One of the goals is to create awareness of the global momentum for renewable energy to advocate for competitive renewable energy market in Pakistan.

Country needs renewable

energy resources development

Pakistan needs development of renewable energy resources as it would be prevailing in future and government should encourage local and foreign investors to invest in this particular area.

LCCI President Almas Hyder made these remarks while talking to a group of businessmen having vast expertise on renewable energy.

He said that being a developing country, Pakistan cannot afford to rely on costly and anti-environment fossil fuels. He said that country is spending huge foreign exchange on oil import.

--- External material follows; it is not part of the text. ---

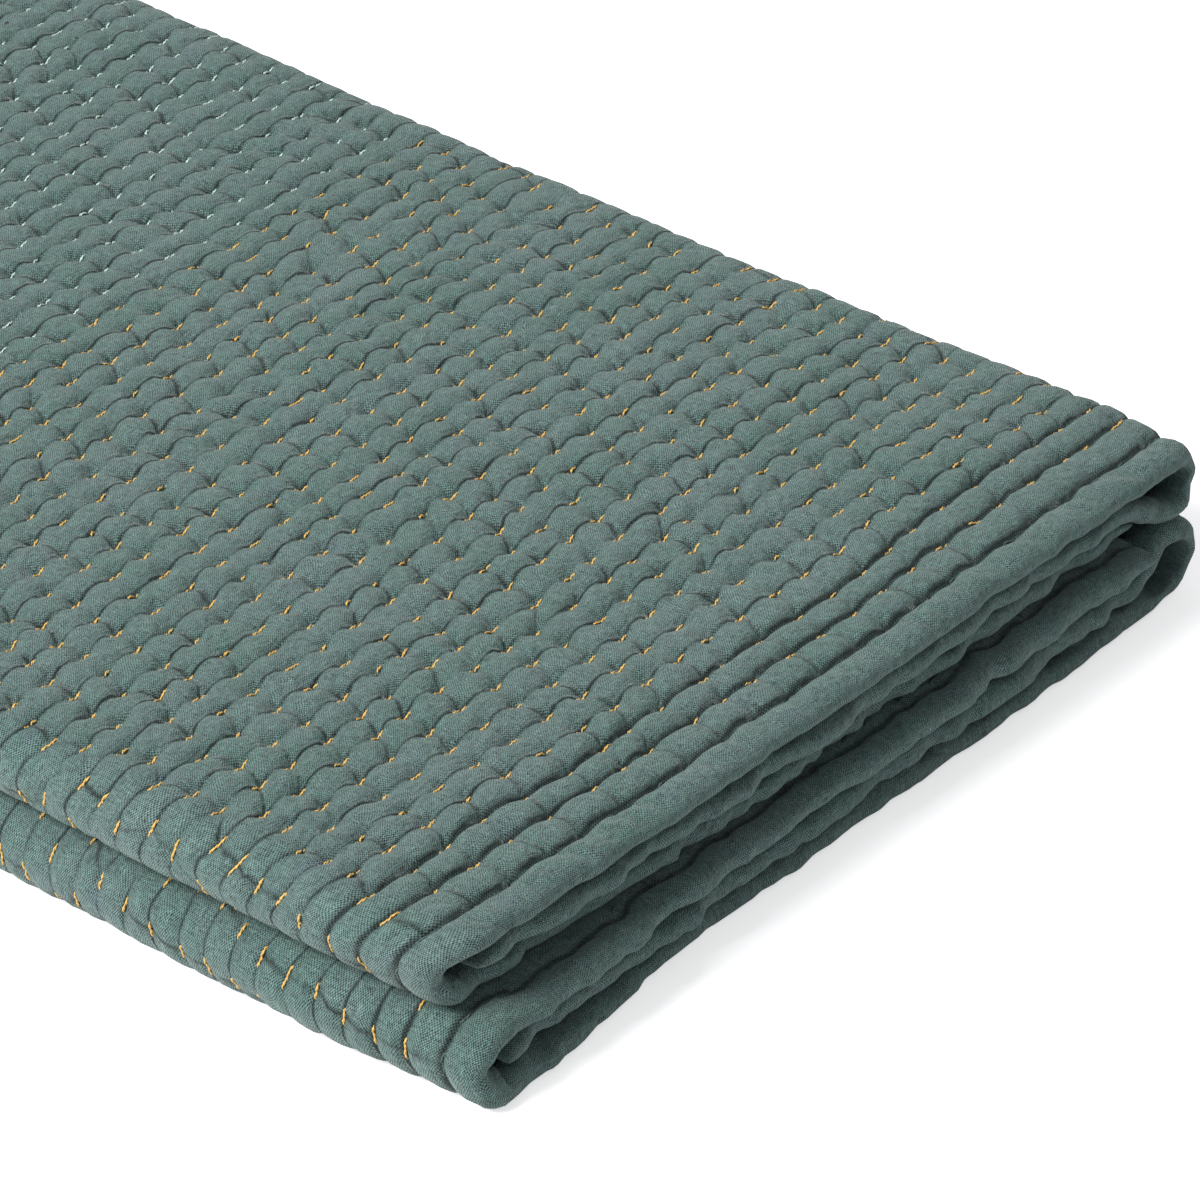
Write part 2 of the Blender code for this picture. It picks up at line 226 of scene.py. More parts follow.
def middle_line():
    """The rolled cloth's middle line from free edge to free edge, closely spaced.

    Returns the way along it, its x, its offset from the fold's middle, and where its runs end.
    """
    inner_x = np.arange(EDGE_X, BEND_X, -LINE_STEP)
    turn = np.radians(np.linspace(-90.0, -270.0, TURN_POINTS))
    outer_x = np.arange(BEND_X, LOOP_X, LINE_STEP)
    loop = np.radians(np.linspace(90.0, -90.0, TURN_POINTS))
    middle_x = np.arange(LOOP_X, TUCK_X, -LINE_STEP)
    x = np.concatenate([inner_x, BEND_X + LAYER * np.cos(turn), outer_x,
                        LOOP_X + LAYER * np.cos(loop), middle_x])
    up = np.concatenate([np.full(inner_x.size, INNER), MIDDLE + LAYER * np.sin(turn),
                         np.full(outer_x.size, OUTER), MIDDLE + LAYER * np.sin(loop),
                         INNER + LAYER * smooth((LOOP_X - middle_x) / LOOP_RISE)])
    keep = np.ones(x.size, bool)
    keep[1:] = np.hypot(np.diff(x), np.diff(up)) > LINE_STEP * 0.2
    ends = np.cumsum([inner_x.size, turn.size, outer_x.size, loop.size, middle_x.size]) - 1
    counts = np.cumsum(keep) - 1
    along = np.concatenate([[0.0], np.cumsum(np.hypot(np.diff(x[keep]), np.diff(up[keep])))])
    return along, x[keep], up[keep], along[counts[ends]]


LINE_ALONG, LINE_X, LINE_UP, RUN_ENDS = middle_line()
BEND_START, TOP_START, LOOP_START, LOOP_END, WIDTH = RUN_ENDS
slope = np.gradient(np.stack([LINE_X, LINE_UP]), LINE_ALONG, axis=1)
slope /= np.hypot(*slope)
LINE_OUT_X, LINE_OUT_UP = -slope[1], slope[0]


def thickness(s):
    """Thickness of the cloth along the section, thinner towards its two free edges."""
    from_edge = np.minimum(s, WIDTH - s)
    tapered = between(EDGE_CLOTH, CLOTH, smooth(from_edge / EDGE_TAPER))
    return tapered * between(EDGE_BLUNT, 1.0, rounded(from_edge / EDGE_ROUND))


def hem_back(s, x, up, half, v):
    """How far the cloth lies behind the upper outer hem."""
    table = SETBACK[half]
    across = (x + HALF_WIDTH) / (2 * HALF_WIDTH)
    turned = (up - INNER) / (OUTER - INNER)

    def run(layer):
        left, middle, right = table[layer]
        back = between(left, middle, smooth(across / SETBACK_REACH))
        return between(back, right, smooth(1.0 - (1.0 - across) / SETBACK_REACH))

    bend = between(table["inner"][0], table["outer"][0], turned)
    bend = bend + table["bend"] * np.sin(math.pi * np.clip(turned, 0.0, 1.0))
    loop = between(table["middle"][2], table["outer"][2], turned)
    back = np.select([s < BEND_START, s < TOP_START, s < LOOP_START, s < LOOP_END],
                     [run("inner"), bend, run("outer"), loop], run("middle"))
    ripple = uneven_sum(s, 0.0 * s, UPPER_RIPPLES if half == "upper" else LOWER_RIPPLES)
    ripple = ripple * between(1.0, CALMER_OUTSIDE, smooth(2.0 * turned - 1.0))
    return back + ripple * smooth((RIPPLE_END - v) / RIPPLE_FADE)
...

Almas Hyder said that country has vast scope for renewable energy and its promotion will definitely reduce oil import bill of the country besides reducing the cost of doing business and living cost of the common man. He said that solar penal and small wind turbines can easily be installed in residential colonies for power generation.

“Developed world is extracting energy from solar, wind, geothermal, hydrogen, tidal, sea-waves hydro, biomass and nuclear resources”, the LCCI president said and added that Pakistan also has all of these ingredients.

LCCI President Almas Hyder said that renewable energy resources are not in common use due to high cost and lack of awareness amongst the masses.

He said that renewable energy resources should be kept within the reach of people by reduction on duties and taxes on the equipment used for this purpose. He said that fossil fuels are not renewable. They are becoming too expensive, anti-environment and will eventually dwindle while renewable energy resources, such as solar and wind, will never run out.

The LCCI President said that Pakistan relies heavily on fossil fuels to meet its energy requirements and country is spending billions of dollars on import of petroleum products every year. Apart from its very high financial cost, Pakistan remains at strategic risk because it remains heavily dependent even for its vital service.

Almas Hyder said that related government departments should work for utilization of indigenous resources for the development and promotion of Industrial sector leading to import substitution and export enhancement.

LCCI Senior VP Khawaja Shahzad Nasir and Vice President Faheem-ur-Rehman Saigal said the business community is keen on acquiring economical and reliable alternative energy solutions to sustain their operations.